Planned work, such as garden enlargements, rock features, paving and new flower beds, take up the most time and thought. These are the schemes one lies in bed thinking about at night, and they cause back-bending amounts of digging, hewing and carrying. Scheme-work has to be set ​aside regularly for the essential and the timely work that absolutely has to be done, first and in place of other tasks, to prevent nature from taking the garden back.
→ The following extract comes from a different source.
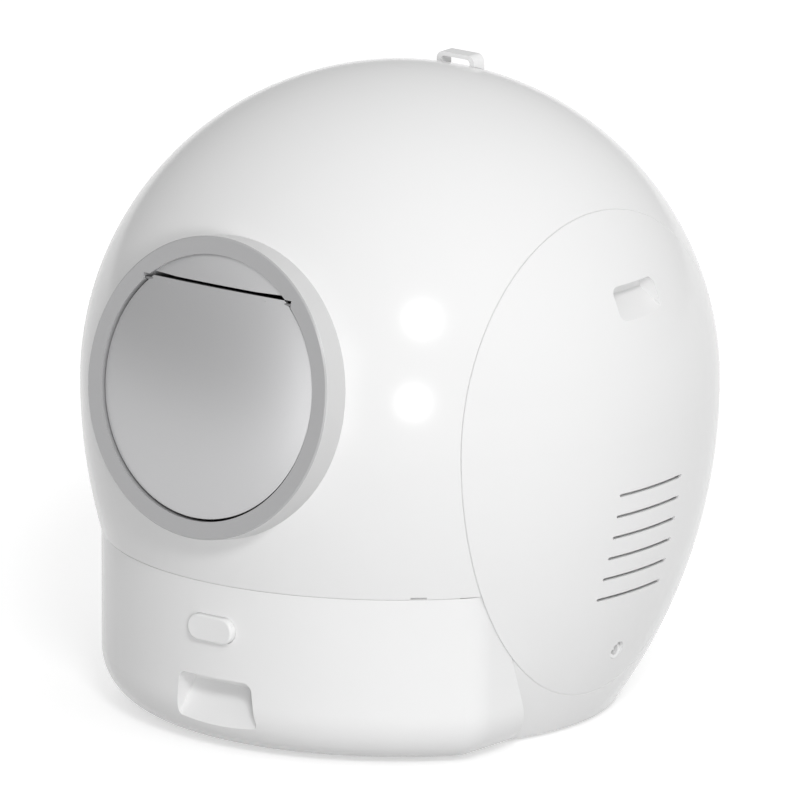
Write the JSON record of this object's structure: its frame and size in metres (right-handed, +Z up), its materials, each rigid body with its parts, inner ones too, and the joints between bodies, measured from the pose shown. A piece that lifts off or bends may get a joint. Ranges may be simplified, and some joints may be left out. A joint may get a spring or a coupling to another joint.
{
  "type": "self-cleaning litter box",
  "caption": "Egg-shaped self-cleaning litter box with a swing-flap entry ring, a motor-turned litter drum inside and a pull-out waste drawer below.",
  "frame": {"origin": "middle of the base's flat underside, straight below the centre of the head; the feet stand 3 mm lower", "axes": "+Z up, -Y out of the entry at the front, +X to the drive side"},
  "size_m": [0.58, 0.5929, 0.586],
  "materials": {
    "white_abs": "white satin-gloss moulded ABS",
    "grey_abs": "light grey satin moulded ABS",
    "frame_abs": "plain moulded ABS",
    "drum_abs": "light grey moulded ABS",
    "liner_rubber": "moulded silicone rubber",
    "sieve_abs": "moulded ABS grille",
    "acetal": "natural acetal",
    "pin_steel": "bright drawn steel",
    "motor_steel": "zinc-plated steel",
    "cell_aluminium": "milled aluminium",
    "board_laminate": "green circuit board laminate",
    "black_abs": "black moulded socket",
    "foot_rubber": "dark rubber pad",
    "bin_abs": "grey moulded polypropylene"
  },
  "bodies": {
    "housing": {"main_shell": "white_abs", "base_body": "white_abs", "waste_chute": "frame_abs", "entry_ring": "grey_abs", "entry_tunnel": "grey_abs", "flap_hinge_pin": "pin_steel", "side_frame_right": "frame_abs", "side_frame_left": "frame_abs", "side_cover_right": "white_abs", "side_cover_left": "white_abs", "power_inlet": "black_abs", "gear_motor": "motor_steel", "control_board": "board_laminate", "button_switch": "board_laminate", "carry_loop": "white_abs", "foot_pads": "foot_rubber", "load_cells": "cell_aluminium", "motor_screws": "pin_steel", "board_screws": "pin_steel", "trunnion_bush_right": "acetal", "trunnion_bush_left": "acetal", "drawer_rail_right": "acetal", "drawer_rail_left": "acetal"},
    "drum": {"drum_front": "drum_abs", "drum_rear": "drum_abs", "litter_liner": "liner_rubber", "sieve_screen": "sieve_abs", "ring_gear": "acetal", "trunnion_right": "acetal", "trunnion_left": "acetal", "trunnion_screws": "pin_steel"},
    "pinion": {"drive_pinion": "acetal"},
    "flap": {"flap_door": "grey_abs"},
    "drawer": {"drawer_front": "white_abs", "waste_bin": "bin_abs", "bag_ring": "bin_abs", "button_spring": "pin_steel"},
    "button": {"clean_button": "white_abs"}
  },
  "joints": [
    {"name": "drum_spin", "type": "hinge", "parent": "housing", "child": "drum", "pos_m": [0, 0, 0.335], "axis": [1, 0, 0], "continuous": true},
    {"name": "pinion_spin", "type": "hinge", "parent": "housing", "child": "pinion", "pos_m": [0, 0.0675, 0.21809], "axis": [1, 0, 0], "continuous": true},
    {"name": "flap_swing", "type": "hinge", "parent": "housing", "child": "flap", "pos_m": [0, -0.26002, 0.42594], "axis": [1, 0, 0], "range_deg": [-75, 25]},
    {"name": "drawer_slide", "type": "slide", "parent": "housing", "child": "drawer", "axis": [0, -1, 0], "range_m": [0, 0.3]},
    {"name": "button_press", "type": "slide", "parent": "drawer", "child": "button", "axis": [0, 1, 0], "range_m": [0, 0.0027], "stiffness_N_per_m": 400, "deforming": ["button_spring"]}
  ],
  "couplings": [
    {"joint": "pinion_spin", "follows": "drum_spin", "ratio": -5.4286}
  ]
}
Then there is a particularly recherché category of work, generally neglected in the garden literature: managing the material consequences of one's own efforts. Pulled weeds have to be piled on the mulch heap, dirt on the dirt heap, scattered tools and implements have to be collected, things have to be stored. There may be transplants awaiting reburial, extra rocks set aside that will never walk to a better place by themselves, plant supports stacked “out of the way” in November that are now “in the way” in March. There is no convenient time for this sort of little task. Indeed the little tasks outweigh the huge tasks. Half a bucket of decayed saprolite—the chemically weathered rock working its way up from the subsoil—more usually defined as some kind of rock that lives in the local dirt—now there’s an easy bucket to set aside. Then it has to be moved again. Somehow, hopping buckets and barrows, tools and debris across the work site turns out to be most of what gardening is, physically.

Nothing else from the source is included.